# [Task directions]
Only the lines from the one with "doc.recompute()" through the one with "scene = bpy.context.scene" are to be restated, word for word, with both of them included.

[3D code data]

## Begin

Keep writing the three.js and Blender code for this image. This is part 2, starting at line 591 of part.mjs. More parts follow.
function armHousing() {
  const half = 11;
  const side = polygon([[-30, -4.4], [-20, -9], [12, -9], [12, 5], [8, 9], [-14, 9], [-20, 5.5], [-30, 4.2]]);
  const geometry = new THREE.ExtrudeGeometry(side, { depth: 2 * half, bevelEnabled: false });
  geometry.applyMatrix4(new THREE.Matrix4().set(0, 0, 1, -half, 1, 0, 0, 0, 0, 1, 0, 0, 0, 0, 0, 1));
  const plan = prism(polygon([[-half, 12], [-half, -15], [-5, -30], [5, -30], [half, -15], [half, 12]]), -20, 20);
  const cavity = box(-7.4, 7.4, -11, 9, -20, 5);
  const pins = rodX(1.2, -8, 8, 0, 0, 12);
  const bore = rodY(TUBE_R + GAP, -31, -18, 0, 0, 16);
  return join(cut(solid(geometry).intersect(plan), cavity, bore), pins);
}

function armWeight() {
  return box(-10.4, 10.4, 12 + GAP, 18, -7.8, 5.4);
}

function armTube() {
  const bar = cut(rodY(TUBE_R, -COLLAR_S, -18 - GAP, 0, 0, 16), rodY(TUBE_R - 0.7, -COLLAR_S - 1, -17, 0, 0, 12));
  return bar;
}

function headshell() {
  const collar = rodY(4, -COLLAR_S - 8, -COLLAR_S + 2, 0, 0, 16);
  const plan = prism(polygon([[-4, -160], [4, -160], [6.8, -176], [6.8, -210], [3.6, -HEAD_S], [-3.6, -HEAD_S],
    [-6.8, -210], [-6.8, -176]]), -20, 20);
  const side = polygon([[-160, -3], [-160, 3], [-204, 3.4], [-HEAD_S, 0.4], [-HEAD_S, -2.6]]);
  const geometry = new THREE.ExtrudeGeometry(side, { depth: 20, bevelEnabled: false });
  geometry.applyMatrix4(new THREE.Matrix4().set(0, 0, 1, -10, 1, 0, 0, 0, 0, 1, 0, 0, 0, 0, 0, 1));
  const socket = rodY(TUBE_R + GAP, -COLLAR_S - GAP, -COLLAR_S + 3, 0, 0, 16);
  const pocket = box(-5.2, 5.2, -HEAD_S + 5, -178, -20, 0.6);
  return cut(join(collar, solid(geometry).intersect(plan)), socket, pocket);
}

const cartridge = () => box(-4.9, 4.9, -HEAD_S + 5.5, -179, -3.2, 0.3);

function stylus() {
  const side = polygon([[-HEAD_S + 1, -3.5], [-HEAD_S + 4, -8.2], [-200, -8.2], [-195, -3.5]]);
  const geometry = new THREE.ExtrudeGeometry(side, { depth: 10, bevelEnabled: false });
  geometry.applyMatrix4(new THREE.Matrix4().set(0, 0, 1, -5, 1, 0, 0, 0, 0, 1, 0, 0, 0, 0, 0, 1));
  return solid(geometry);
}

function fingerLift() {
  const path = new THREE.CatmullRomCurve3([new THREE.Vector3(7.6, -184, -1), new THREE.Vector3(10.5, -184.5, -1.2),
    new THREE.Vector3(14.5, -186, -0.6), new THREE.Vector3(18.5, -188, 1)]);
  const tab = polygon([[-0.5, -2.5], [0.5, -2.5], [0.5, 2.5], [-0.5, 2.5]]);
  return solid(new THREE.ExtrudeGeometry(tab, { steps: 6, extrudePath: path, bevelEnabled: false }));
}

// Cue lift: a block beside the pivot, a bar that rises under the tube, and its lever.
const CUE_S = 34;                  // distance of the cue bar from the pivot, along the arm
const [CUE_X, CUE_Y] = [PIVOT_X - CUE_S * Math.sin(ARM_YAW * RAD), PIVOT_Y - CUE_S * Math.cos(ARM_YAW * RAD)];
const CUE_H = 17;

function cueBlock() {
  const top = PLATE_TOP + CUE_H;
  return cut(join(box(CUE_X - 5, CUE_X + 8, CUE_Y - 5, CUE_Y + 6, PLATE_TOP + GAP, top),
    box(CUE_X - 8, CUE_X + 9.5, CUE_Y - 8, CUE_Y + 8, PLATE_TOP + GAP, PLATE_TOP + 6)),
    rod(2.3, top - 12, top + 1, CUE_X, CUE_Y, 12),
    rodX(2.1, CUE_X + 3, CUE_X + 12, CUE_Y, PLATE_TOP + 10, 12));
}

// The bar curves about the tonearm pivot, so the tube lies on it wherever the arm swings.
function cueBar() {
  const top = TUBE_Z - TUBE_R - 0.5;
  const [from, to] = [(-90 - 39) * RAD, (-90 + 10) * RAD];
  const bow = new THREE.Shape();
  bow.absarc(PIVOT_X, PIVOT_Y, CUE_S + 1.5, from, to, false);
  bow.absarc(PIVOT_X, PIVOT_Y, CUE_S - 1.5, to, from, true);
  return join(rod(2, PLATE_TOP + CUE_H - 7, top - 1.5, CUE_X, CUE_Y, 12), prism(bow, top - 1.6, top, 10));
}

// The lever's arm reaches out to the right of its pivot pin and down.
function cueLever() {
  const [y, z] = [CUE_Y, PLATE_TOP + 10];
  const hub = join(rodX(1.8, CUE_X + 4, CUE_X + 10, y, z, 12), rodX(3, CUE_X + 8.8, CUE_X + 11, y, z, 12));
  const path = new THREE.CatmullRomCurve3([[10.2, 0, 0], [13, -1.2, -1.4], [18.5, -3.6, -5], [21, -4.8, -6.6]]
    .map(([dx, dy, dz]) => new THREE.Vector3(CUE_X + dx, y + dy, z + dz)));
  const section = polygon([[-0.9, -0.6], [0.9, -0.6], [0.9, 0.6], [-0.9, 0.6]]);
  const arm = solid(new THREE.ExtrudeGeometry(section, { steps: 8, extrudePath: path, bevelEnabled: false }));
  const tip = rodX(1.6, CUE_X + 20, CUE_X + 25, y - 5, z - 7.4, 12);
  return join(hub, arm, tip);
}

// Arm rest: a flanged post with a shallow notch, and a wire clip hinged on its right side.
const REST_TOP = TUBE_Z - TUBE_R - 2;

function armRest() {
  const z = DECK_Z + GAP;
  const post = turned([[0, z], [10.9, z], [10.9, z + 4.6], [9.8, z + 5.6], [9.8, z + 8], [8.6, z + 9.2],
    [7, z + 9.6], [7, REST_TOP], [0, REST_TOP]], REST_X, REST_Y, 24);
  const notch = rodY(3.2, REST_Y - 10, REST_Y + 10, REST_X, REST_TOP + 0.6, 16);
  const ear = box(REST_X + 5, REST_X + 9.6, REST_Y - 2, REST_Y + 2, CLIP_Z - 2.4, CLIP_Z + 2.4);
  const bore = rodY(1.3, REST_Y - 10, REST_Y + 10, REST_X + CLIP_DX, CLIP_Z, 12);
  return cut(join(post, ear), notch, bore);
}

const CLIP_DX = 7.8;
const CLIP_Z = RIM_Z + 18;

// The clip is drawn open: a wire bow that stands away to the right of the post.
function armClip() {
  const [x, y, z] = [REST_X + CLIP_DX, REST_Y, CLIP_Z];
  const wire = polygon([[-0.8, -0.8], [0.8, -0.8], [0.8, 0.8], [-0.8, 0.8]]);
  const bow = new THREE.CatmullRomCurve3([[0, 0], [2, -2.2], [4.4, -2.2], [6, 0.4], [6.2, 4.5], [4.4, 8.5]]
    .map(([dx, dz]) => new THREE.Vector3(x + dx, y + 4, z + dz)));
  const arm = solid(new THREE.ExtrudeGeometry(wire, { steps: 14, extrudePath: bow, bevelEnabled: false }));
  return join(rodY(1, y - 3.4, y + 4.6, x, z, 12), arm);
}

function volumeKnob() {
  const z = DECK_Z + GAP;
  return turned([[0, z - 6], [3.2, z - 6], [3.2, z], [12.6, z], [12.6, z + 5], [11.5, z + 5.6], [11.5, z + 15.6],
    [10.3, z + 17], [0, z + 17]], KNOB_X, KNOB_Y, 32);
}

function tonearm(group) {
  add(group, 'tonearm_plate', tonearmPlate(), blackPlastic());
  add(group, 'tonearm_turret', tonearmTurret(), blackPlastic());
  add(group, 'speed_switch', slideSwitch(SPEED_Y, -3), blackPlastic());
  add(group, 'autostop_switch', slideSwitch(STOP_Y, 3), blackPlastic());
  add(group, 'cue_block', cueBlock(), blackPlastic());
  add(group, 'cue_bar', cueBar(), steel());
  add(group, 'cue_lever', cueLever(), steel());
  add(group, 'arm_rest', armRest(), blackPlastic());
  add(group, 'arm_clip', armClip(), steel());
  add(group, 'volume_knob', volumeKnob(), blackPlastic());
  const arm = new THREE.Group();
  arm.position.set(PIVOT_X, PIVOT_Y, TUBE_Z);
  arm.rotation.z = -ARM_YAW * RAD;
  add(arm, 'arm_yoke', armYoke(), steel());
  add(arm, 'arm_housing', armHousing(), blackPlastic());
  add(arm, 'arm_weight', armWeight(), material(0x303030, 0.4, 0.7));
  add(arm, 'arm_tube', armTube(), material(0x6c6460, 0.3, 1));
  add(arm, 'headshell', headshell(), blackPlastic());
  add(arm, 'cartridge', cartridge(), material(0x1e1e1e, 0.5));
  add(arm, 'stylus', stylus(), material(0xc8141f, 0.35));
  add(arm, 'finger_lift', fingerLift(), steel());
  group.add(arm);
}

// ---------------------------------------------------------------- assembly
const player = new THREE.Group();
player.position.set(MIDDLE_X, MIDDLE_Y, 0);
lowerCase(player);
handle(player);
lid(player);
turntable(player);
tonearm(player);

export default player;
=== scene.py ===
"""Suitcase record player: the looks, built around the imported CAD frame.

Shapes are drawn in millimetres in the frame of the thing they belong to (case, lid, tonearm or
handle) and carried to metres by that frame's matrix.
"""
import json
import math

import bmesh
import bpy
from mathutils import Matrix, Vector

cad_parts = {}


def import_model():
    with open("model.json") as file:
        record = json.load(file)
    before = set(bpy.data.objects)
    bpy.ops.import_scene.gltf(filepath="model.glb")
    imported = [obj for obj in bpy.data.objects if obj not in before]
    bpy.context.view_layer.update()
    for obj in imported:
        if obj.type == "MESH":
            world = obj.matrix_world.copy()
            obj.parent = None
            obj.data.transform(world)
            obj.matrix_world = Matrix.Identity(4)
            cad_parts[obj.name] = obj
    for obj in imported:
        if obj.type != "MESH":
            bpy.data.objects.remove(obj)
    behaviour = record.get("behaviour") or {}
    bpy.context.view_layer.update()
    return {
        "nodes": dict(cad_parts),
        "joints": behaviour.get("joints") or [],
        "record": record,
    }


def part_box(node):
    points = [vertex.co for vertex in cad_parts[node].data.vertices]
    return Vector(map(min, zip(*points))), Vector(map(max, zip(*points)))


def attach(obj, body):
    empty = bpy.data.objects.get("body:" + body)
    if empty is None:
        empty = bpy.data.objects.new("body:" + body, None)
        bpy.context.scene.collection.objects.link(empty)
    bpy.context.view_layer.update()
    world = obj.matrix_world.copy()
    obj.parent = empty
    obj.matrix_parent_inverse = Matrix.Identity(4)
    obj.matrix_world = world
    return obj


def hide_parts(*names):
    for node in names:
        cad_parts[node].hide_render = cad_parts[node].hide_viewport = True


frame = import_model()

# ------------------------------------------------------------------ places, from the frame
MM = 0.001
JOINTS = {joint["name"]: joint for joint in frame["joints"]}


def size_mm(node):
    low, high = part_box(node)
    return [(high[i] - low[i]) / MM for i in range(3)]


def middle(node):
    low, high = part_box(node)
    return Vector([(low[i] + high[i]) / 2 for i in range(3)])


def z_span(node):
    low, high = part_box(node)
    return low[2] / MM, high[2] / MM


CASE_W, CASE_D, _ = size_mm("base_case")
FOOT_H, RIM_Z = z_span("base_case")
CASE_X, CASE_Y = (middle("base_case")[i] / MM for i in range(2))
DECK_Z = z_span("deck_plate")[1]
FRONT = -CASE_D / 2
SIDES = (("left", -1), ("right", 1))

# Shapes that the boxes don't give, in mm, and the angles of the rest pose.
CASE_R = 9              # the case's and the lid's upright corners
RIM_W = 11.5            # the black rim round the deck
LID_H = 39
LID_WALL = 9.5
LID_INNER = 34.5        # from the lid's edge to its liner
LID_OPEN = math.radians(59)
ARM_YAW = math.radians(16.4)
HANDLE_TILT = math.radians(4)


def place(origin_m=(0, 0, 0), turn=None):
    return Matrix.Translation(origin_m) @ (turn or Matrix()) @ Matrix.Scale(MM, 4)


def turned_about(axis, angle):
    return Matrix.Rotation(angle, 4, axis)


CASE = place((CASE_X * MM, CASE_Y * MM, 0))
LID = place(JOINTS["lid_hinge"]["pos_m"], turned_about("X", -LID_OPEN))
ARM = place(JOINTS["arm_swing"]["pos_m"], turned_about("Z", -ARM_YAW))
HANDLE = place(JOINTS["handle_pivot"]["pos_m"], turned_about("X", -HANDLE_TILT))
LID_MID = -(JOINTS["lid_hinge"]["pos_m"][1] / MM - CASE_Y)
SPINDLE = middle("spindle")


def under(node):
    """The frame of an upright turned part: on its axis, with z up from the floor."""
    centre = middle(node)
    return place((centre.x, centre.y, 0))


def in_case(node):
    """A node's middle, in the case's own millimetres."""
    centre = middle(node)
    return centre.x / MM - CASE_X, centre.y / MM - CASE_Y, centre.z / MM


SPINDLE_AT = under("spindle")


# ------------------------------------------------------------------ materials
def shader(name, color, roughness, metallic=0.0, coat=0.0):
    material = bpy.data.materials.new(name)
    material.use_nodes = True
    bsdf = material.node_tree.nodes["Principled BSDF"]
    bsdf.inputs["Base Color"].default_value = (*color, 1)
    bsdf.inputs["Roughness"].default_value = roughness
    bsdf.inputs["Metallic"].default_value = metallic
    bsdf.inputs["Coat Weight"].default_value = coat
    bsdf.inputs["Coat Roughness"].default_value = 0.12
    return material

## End
## Begin

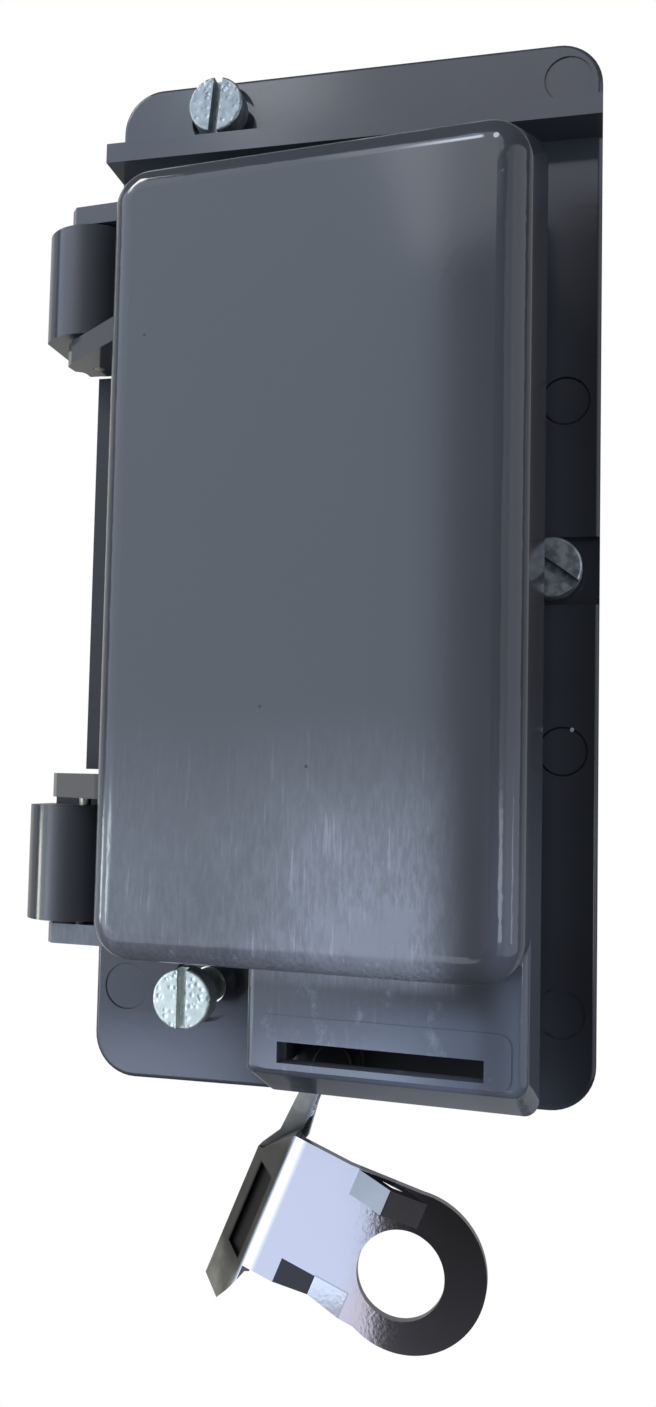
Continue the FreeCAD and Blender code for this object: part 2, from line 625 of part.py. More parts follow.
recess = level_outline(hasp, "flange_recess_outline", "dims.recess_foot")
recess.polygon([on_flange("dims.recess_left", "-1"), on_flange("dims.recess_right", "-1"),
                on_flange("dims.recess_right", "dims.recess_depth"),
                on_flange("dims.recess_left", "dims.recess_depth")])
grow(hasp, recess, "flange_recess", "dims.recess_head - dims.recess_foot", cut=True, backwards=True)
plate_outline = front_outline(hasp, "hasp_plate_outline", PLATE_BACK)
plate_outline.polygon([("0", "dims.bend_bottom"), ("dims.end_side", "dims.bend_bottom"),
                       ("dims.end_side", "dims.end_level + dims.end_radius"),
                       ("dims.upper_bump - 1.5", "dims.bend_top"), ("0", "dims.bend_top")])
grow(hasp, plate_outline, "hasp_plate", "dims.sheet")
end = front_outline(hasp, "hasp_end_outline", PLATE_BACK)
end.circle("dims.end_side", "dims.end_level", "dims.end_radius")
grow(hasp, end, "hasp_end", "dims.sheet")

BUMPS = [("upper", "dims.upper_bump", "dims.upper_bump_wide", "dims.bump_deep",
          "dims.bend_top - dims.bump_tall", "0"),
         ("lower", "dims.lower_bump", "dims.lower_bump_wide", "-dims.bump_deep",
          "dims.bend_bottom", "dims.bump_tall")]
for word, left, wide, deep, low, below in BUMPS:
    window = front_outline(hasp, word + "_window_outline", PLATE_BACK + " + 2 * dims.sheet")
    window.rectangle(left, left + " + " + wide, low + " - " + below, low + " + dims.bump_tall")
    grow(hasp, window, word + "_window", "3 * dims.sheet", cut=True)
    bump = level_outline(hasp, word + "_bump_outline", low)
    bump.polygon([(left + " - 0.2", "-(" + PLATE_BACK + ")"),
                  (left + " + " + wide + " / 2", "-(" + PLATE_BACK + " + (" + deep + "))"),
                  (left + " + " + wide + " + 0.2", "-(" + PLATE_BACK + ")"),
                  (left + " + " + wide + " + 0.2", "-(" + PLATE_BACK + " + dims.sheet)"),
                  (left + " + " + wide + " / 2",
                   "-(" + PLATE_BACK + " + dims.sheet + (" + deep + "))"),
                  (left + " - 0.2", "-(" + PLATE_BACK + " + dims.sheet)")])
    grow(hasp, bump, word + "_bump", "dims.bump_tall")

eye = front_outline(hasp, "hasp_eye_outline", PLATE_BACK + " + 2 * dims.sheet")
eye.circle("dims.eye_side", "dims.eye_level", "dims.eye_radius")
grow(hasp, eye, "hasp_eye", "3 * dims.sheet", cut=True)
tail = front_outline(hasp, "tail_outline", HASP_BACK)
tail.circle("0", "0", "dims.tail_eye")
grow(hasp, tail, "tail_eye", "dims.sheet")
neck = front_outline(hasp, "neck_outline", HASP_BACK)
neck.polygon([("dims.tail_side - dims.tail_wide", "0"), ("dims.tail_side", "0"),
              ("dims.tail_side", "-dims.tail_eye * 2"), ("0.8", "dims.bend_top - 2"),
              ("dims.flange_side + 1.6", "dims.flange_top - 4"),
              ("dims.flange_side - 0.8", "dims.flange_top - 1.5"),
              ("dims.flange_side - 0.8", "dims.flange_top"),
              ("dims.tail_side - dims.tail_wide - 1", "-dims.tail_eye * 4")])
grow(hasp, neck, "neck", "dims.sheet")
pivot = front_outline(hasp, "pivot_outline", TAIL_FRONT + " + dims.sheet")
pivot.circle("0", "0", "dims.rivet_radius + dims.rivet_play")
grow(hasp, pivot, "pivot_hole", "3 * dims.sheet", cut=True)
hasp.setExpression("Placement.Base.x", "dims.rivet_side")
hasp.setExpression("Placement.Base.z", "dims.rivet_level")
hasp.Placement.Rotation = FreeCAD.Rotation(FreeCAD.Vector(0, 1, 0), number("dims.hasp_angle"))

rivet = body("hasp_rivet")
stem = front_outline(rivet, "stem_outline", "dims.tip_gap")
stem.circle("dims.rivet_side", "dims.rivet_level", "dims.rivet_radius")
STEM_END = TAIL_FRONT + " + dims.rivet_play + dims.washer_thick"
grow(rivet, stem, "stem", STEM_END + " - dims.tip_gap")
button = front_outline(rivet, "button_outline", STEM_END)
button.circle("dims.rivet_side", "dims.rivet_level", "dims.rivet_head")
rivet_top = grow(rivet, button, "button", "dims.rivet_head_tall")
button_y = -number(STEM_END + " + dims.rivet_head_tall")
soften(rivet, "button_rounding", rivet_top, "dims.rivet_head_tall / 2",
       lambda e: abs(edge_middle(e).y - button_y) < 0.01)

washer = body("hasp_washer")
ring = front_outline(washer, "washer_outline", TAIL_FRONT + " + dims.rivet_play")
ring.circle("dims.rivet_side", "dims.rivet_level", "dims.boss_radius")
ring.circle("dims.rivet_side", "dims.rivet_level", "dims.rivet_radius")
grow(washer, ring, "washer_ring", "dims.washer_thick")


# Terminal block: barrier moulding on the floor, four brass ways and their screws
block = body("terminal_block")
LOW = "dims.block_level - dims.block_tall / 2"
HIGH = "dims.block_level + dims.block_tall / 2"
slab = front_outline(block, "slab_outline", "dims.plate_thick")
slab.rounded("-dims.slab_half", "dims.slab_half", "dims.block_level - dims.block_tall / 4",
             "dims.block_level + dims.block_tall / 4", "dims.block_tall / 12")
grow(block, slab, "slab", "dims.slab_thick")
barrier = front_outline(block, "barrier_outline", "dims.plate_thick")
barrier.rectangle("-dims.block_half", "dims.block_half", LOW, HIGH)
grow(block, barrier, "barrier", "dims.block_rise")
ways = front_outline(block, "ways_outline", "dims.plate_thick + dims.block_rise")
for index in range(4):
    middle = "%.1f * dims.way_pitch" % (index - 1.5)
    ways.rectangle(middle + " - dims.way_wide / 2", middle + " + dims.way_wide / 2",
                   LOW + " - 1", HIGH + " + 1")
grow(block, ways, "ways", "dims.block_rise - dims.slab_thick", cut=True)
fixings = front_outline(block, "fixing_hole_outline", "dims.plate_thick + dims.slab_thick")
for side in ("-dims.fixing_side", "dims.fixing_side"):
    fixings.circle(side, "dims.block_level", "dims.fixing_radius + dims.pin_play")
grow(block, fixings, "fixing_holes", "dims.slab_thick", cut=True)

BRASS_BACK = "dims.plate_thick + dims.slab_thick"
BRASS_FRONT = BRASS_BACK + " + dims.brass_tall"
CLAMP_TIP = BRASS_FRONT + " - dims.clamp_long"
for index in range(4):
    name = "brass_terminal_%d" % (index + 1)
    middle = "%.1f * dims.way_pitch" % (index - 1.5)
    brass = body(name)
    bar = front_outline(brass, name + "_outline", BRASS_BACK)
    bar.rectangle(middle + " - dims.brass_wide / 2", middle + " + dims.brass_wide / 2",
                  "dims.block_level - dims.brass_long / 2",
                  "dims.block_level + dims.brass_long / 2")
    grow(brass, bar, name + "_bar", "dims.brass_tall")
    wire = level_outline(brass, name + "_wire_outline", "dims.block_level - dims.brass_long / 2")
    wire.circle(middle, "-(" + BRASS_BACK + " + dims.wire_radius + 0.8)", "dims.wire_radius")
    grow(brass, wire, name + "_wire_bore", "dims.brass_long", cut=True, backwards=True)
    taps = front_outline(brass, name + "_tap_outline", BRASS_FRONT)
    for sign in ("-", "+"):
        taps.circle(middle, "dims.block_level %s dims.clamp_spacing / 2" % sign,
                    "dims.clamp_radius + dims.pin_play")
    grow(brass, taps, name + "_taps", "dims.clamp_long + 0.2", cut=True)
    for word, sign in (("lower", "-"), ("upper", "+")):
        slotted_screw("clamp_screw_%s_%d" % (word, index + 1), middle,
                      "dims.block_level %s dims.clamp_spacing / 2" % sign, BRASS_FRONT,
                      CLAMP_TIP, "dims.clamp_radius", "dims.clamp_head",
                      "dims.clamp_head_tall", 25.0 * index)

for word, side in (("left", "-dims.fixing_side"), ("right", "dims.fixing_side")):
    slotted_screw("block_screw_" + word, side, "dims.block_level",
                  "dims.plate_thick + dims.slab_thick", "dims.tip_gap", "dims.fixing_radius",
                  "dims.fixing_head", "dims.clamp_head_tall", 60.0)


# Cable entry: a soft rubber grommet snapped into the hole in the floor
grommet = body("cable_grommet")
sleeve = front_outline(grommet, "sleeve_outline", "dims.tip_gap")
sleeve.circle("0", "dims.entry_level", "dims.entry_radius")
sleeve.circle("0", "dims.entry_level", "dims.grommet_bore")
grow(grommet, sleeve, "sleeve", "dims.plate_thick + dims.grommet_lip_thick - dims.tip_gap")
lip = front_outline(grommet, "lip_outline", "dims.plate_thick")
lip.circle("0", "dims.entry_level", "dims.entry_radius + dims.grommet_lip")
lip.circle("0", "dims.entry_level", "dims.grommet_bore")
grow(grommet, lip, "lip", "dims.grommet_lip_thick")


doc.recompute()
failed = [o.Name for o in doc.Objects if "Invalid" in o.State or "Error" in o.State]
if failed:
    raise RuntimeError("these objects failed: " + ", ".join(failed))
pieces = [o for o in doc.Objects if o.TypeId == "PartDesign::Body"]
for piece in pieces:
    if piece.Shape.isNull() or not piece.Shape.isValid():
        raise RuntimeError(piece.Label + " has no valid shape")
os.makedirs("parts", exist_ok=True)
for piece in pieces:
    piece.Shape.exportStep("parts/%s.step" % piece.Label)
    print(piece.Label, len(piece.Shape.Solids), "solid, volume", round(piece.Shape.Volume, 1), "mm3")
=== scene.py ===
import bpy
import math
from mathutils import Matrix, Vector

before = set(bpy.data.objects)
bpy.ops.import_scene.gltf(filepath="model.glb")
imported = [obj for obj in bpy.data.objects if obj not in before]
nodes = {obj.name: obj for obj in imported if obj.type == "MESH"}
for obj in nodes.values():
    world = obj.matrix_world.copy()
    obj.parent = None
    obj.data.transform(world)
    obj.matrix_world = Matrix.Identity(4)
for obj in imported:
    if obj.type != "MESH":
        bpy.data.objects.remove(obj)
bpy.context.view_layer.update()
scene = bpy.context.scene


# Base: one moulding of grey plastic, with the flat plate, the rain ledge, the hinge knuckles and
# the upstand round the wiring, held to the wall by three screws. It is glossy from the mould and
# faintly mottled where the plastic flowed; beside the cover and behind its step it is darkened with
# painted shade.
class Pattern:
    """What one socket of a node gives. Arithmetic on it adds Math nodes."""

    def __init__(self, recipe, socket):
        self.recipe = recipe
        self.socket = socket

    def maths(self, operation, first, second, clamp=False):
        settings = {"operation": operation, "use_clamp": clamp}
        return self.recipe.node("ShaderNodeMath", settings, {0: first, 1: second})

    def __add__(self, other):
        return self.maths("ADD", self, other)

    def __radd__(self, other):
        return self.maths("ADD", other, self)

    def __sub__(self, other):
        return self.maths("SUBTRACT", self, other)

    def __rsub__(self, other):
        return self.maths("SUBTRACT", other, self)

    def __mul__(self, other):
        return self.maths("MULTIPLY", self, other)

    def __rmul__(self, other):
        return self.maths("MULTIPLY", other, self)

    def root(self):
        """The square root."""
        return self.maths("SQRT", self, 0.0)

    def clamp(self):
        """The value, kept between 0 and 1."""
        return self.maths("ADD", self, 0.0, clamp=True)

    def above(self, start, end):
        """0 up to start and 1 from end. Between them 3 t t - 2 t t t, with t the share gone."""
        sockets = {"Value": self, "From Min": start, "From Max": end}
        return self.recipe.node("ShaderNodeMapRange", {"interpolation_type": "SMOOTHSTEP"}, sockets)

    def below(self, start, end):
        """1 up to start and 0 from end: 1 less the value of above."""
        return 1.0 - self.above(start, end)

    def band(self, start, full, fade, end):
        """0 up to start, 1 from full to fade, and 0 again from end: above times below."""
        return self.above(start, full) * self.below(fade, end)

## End

# [Task result]
doc.recompute()
failed = [o.Name for o in doc.Objects if "Invalid" in o.State or "Error" in o.State]
if failed:
    raise RuntimeError("these objects failed: " + ", ".join(failed))
pieces = [o for o in doc.Objects if o.TypeId == "PartDesign::Body"]
for piece in pieces:
    if piece.Shape.isNull() or not piece.Shape.isValid():
        raise RuntimeError(piece.Label + " has no valid shape")
os.makedirs("parts", exist_ok=True)
for piece in pieces:
    piece.Shape.exportStep("parts/%s.step" % piece.Label)
    print(piece.Label, len(piece.Shape.Solids), "solid, volume", round(piece.Shape.Volume, 1), "mm3")
=== scene.py ===
import bpy
import math
from mathutils import Matrix, Vector

before = set(bpy.data.objects)
bpy.ops.import_scene.gltf(filepath="model.glb")
imported = [obj for obj in bpy.data.objects if obj not in before]
nodes = {obj.name: obj for obj in imported if obj.type == "MESH"}
for obj in nodes.values():
    world = obj.matrix_world.copy()
    obj.parent = None
    obj.data.transform(world)
    obj.matrix_world = Matrix.Identity(4)
for obj in imported:
    if obj.type != "MESH":
        bpy.data.objects.remove(obj)
bpy.context.view_layer.update()
scene = bpy.context.scene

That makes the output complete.